When I say the book is atrocious, let me clarify by also saying this made me conversely hopeful for the film. Essentially all of Hitchcock’s work (with notable exceptions) is based on fairly awful books, after all. Cline’s novel is terrible for its smugness, and its occasional inaccuracies are that much more insufferable for it. The way the film is terrible is that it spends all its energy trying to please the worst people in the world and seems to know that. For the blissfully uninitiated, Wade (Tye Sheridan) lives in a trailer ghetto in Ohio in the near-dystopian future along with a bunch of other colourful suburbanites who would have, in any other Spielberg film, been fully realized with just a few graceful strokes and character beats. Spielberg is very much like Stephen King in his ability to paint casual, familial interactions in graceful shorthand. In Ready Player One, character development is that one person is wearing a Joy Division T-shirt and another is wearing a New Order “Technique” T-shirt. I think this is interesting because it in fact does build character, in a way, but only if you have a pretty good working knowledge of the two bands. Enjoyment of the film is by invitation only. To escape the drudgery of their day-to-day, a good portion of the populace spends every waking moment in a virtual reality MMORPG where they can assume any avatar as long as it’s owned by the backers of Ready Player One. Honestly, in a movie like this, the lack of Star Wars, Marvel and Harry Potter needs to be explained, lest it become, instantly, a deal-breaking distraction. It’s essentially the Internet. Scenes of people walking around on the street with VR goggles on play like satire as written by someone who is either an idiot or thinks that you’re an idiot.

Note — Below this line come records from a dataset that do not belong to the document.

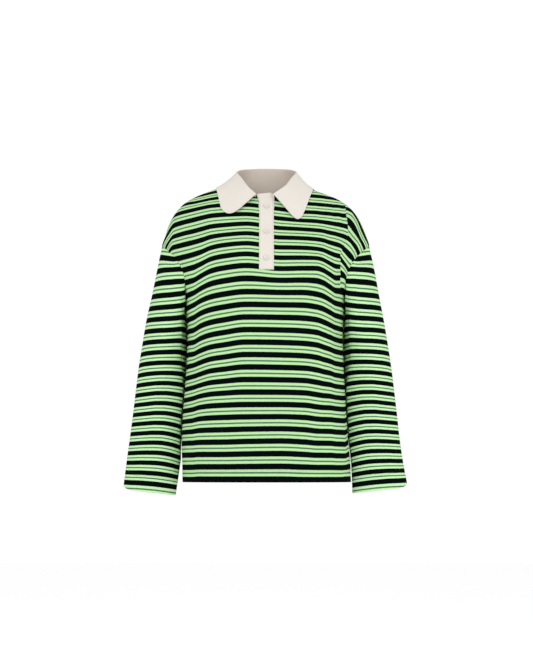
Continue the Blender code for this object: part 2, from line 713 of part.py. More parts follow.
def main():
    """Builds the shirt."""
    for old in list(bpy.data.objects):
        bpy.data.objects.remove(old)
    knit = finish("striped_knit", KNIT_GREEN, 0.9)
    ivory = finish("ivory_cloth", IVORY, 0.85)
    shell = finish("button_shell", BUTTON_IVORY, 0.35)
    front_piece(knit)
    back_piece(knit)
    for side in (-1, 1):
        sleeve_piece(side, knit)
    collar_piece(ivory)
    band_pieces(ivory)
    for number, height in enumerate(BUTTON_HEIGHTS, 1):
        button_piece(number, height, shell)


main()
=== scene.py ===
"""A striped long-sleeved polo shirt, worn and hollow, dressed over its solids."""
import math

import bpy
import numpy as np
from bpy.props import FloatProperty, FloatVectorProperty, PointerProperty
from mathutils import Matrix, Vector
from mathutils.bvhtree import BVHTree


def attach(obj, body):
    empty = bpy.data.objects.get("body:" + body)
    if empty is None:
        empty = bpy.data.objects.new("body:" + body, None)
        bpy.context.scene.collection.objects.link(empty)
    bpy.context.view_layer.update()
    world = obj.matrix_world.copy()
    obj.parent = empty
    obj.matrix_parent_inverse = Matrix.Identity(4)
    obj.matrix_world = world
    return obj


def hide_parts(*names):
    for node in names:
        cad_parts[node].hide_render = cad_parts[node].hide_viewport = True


bl_info = {
    "name": "Striped Polo Shirt",
    "version": (1, 0, 0),
    "blender": (4, 5, 0),
    "location": "3D View > Sidebar > Polo Shirt",
    "description": "Makes a striped long-sleeved polo shirt with a wide round collar",
    "category": "Add Mesh",
}

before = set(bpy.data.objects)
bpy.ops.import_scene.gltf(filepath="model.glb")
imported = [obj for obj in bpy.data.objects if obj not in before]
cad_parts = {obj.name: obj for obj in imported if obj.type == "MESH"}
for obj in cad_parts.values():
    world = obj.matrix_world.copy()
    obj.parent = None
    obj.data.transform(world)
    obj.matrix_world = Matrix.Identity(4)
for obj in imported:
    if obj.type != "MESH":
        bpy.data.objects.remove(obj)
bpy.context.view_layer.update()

# The shirt's form, the same as in its solids, in metres.
SEAM_GAP = 0.0003
HEM_Z = -0.6395
UNDERARM_Z = -0.240
SHOULDER_END_Z = -0.124
NECK_POINT_X = 0.0755
NECK_POINT_Z = 0.016
FRONT_NECK_Z = -0.026
BACK_NECK_Z = 0.010
NECK_DIP_POWER = 1.3
ARMHOLE_SCOOP = 0.022
SLOT_HALF = 0.0172
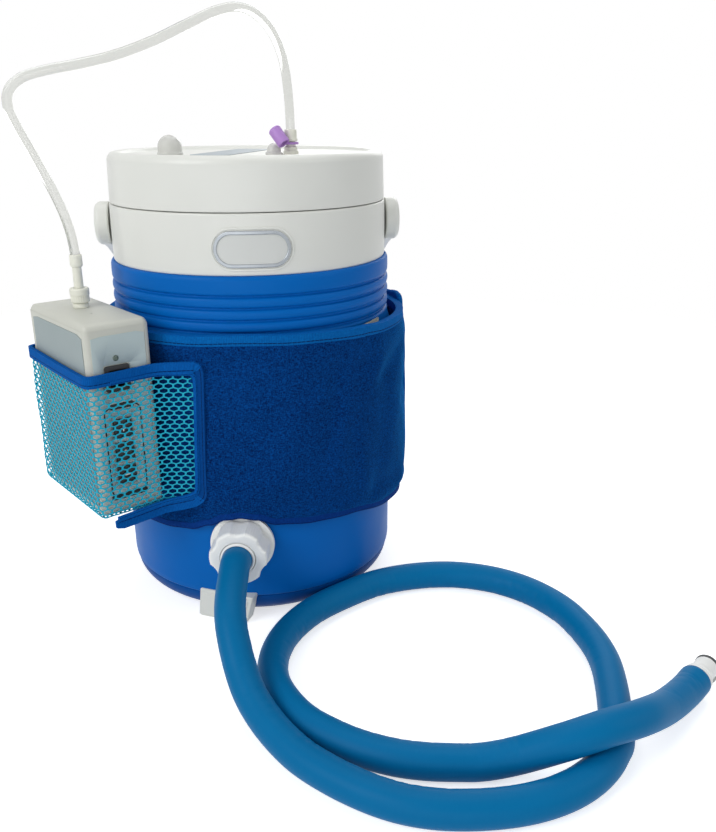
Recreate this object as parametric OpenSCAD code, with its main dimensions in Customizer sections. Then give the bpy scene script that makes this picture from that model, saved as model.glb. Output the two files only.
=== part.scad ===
// Hot and cold therapy machine: an insulated water jug with a lid, a pump box
// in a mesh pocket on a felt wrap, a clear air line and an insulated hose.
// Millimetres, +Z up, the jug's axis on Z and its underside at Z = 0. The badge
// looks along -Y.

/* [Jug barrel] */
// Diameter of the barrel below the ribs
barrel_d = 211.6; // [206:0.2:216]
// Set back of the ribbed neck under the barrel
neck_step = 2.1; // [1:0.1:3]
// Height of the blue part, from the floor to the collar
barrel_top = 255.8; // [250:0.2:262]
// Height of the ribbed neck
neck_h = 45.8; // [44:0.2:50]
// Wall of the barrel
barrel_wall = 2.2; // [1.6:0.1:2.6]
// Number of grooves round the neck
groove_count = 4; // [2:1:4]
// Distance from one groove to the next
groove_pitch = 8.2; // [7:0.1:8.6]
// Distance from the top of the barrel to the first groove
groove_start = 13.4; // [12:0.1:14]
// Depth of a groove
groove_depth = 1.5; // [0.8:0.1:1.6]

/* [Jug base] */
// Height of the base cap
base_h = 19; // [15:0.5:21]
// Distance from the barrel's side in to the flat that the jug stands on
stand_in = 16.8; // [12:0.2:22]
// Set back of the base cap under the barrel
base_step = 1.4; // [0.8:0.1:2]
// Wall of the base cap
base_wall = 2.4; // [2:0.1:3]

/* [Inner vessel] */
// Distance from the barrel's side to the inside of the vessel
insulation_t = 17.8; // [16.8:0.2:22]
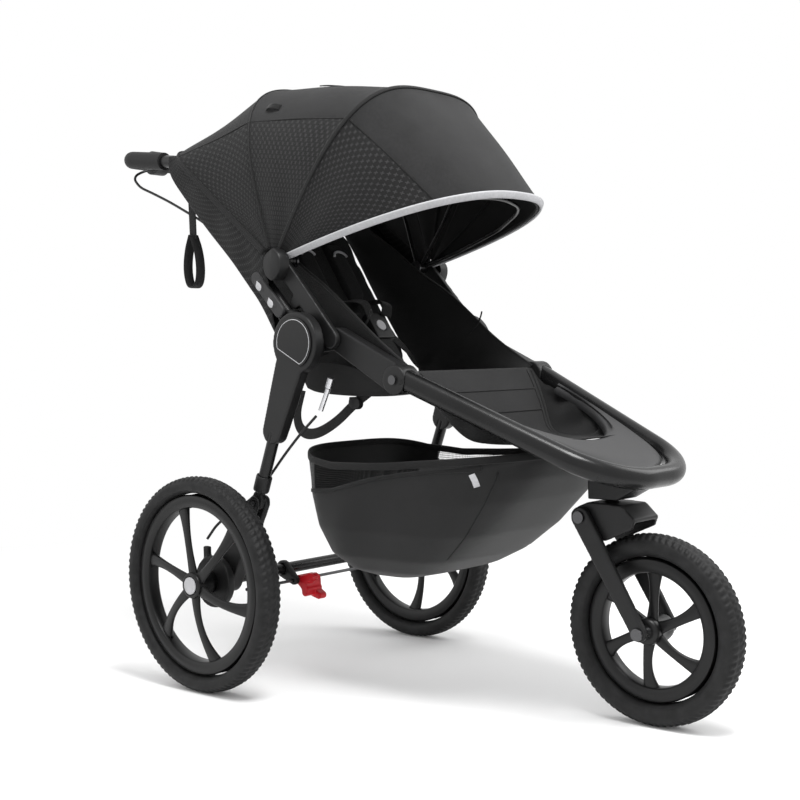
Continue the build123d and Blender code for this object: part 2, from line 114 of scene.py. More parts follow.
# %% A grid of points becomes a mesh
def surface(name, points, closed=(False, False), uv=None):
    """Joins grid point (i, j) to its neighbours (i+1, j) and (i, j+1). Without a given map, u and v
    are the lengths walked along the two grid directions."""
    points = np.asarray(points, float)
    rows, cols = points.shape[:2]
    i, j = np.arange(rows - 1 + closed[0]), np.arange(cols - 1 + closed[1])
    i, j = [a.ravel() for a in np.meshgrid(i, j, indexing="ij")]
    corners = np.stack([(i, j), (i + 1, j), (i + 1, j + 1), (i, j + 1)])
    index = (corners[:, 0] % rows) * cols + corners[:, 1] % cols
    if uv is None:
        wrapped = np.concatenate([points, points[:1]]) if closed[0] else points
        wrapped = np.concatenate([wrapped, wrapped[:, :1]], 1) if closed[1] else wrapped
        along = np.linalg.norm(np.diff(wrapped, axis=0), axis=2).max(axis=1)
        across = np.linalg.norm(np.diff(wrapped, axis=1), axis=2).max(axis=0)
        u = np.concatenate([[0], np.cumsum(along)])
        v = np.concatenate([[0], np.cumsum(across)])
        uv = np.stack(np.meshgrid(u, v, indexing="ij"), 2)
    mesh = bpy.data.meshes.new(name)
    mesh.from_pydata(points.reshape(-1, 3), [], index.T.tolist())
    layer = mesh.uv_layers.new(name="UVMap")
    layer.data.foreach_set("uv", np.asarray(uv)[corners[:, 0].T, corners[:, 1].T].ravel())
    mesh.shade_smooth()
    piece = bpy.data.objects.new(name, mesh)
    bpy.context.collection.objects.link(piece)
    return piece


def mesh_points(piece):
    """The vertices as one array."""
    flat = np.zeros(len(piece.data.vertices) * 3)
    piece.data.vertices.foreach_get("co", flat)
    return flat.reshape(-1, 3)


def set_points(piece, points):
    piece.data.vertices.foreach_set("co", np.asarray(points, float).ravel())
    piece.data.update()


def apply_modifiers(piece):
    """Replaces the mesh by what its modifiers show."""
    bpy.context.view_layer.update()
    shown = piece.evaluated_get(bpy.context.evaluated_depsgraph_get())
    mesh = bpy.data.meshes.new_from_object(shown)
    piece.modifiers.clear()
    piece.data = mesh
    return piece


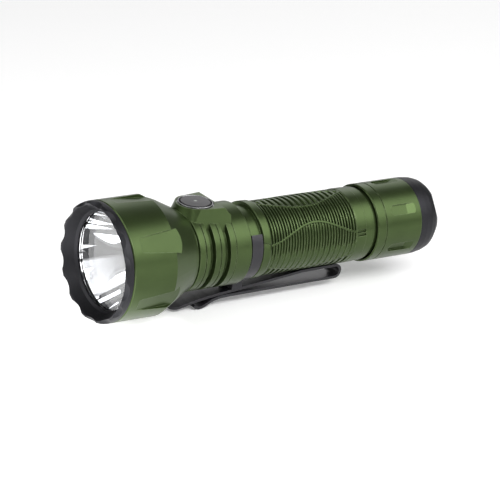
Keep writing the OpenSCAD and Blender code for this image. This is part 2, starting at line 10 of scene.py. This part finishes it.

There are no real stakes in this so-called “Oasis.” If your avatar dies, you lose some things you found in that world, but you presumably respawn and carry on crawling and collecting. This makes the entire strategy of evil corporation IOI, where legions of interchangeable avatars are constantly swapping places in a warehouse/VR war room, nonsense. (IOI is led, incidentally, by bland John Hughesian bad guy Sorrento (Ben Mendelsohn).) Without rules, Ready Player One has created Quidditch: a sport by someone who has never watched sports in their life. The inventor of this realm, Halliday (Mark Rylance), dies one day and announces that he’s hidden three keys in the Oasis and that whoever finds these keys will gain control of it. Deciphering their whereabouts requires an encyclopedic knowledge not of ’80s pop culture but of all the things Halliday used to manufacture depth that were actually functioning as coping mechanisms for someone with an obvious social disorder. It’s an act of deranged, messianic vanity, and it plays strangely in our current situation in the United States. One could argue that it’s never been more timely to talk about cults and narcissistic personality disorder; I’m not sure that Ready Player One is ready to go there, though. Wade figures out the first couple of clues using secret surveillance tapes that are now part of the public archive (hmm), and as for the third clue, Spielberg loses interest in the whole quest thing right around the time that we do. This results in a giant battle of billions of units of processing power versus billions of units of processing power, during which, if you were so inclined, you could trainspot the nostalgic ephemera and look to your neighbour for approval. Yes, it’s a Glaive. The film plays along by narrating its more conspicuous references for the purposes of full nerdsplanation, you know, just in case you missed it. The pinnacle is a moment where Wade’s avatar shows off a box full of imaginary action figures to a girl, Art3mis (Olivia Cooke), he wants to impress. Chew on that for a second.

Anyway, at one point there’s a scene where Wade and Art3mis/Samantha are hanging out together in the real world in the most boring sequence in a boring movie and he says it’s kind of nice without all the edits and the noise and lights and shit. She agrees. Ready Player One is about how reality is better than any darned video game and how we should take the time to get to know one another. Nerds should stop flexing their newfound cultural privilege to be as awful as the jocks they’ve supplanted and instead try to get to know a real girl in the flesh and maybe earn a kiss by being less awful. At the end of it all, Spielberg makes it crystal clear that he doesn’t give one flying fuck about any of this Ready Player One bullshit–not one bit of it. He doesn’t understand the fetishism it represents, the isolation such devotions require, the tragedy of lives lived less authentically that virtual reality, by its name, suggests. It’s the worst script he’s ever shot (and there are hot contenders for that crown); the most disjointed and impersonal of his films since 1941; the first of his movies, again, that feels contemptuous of its subject. Spielberg is a lot of things, but a cold cynic is not one of them. Thank Cline for this new side of him. He’s Spielberg’s own private Annie Wilkes. Spielberg is, by the end, washing his hands of the whole thing in an anti-climax that makes no sense and doesn’t care to, while offering up one of those classic Spielberg endings where, apocalypse be damned, here’s one white girl and one white boy snuggling together in a perfect shaft of sunlight filtering through the Bat-leth on the windowsill. It’s Spielberg’s North by Northwest: a composite of what the people want and simultaneously a critique of what the people want. It’s not as scabrous, certainly not as good (seeing as how Hitchcock’s was born of bile while this seems just born of surprised revulsion), but it’s just as long and I have my doubts he’ll ever do anything like it again.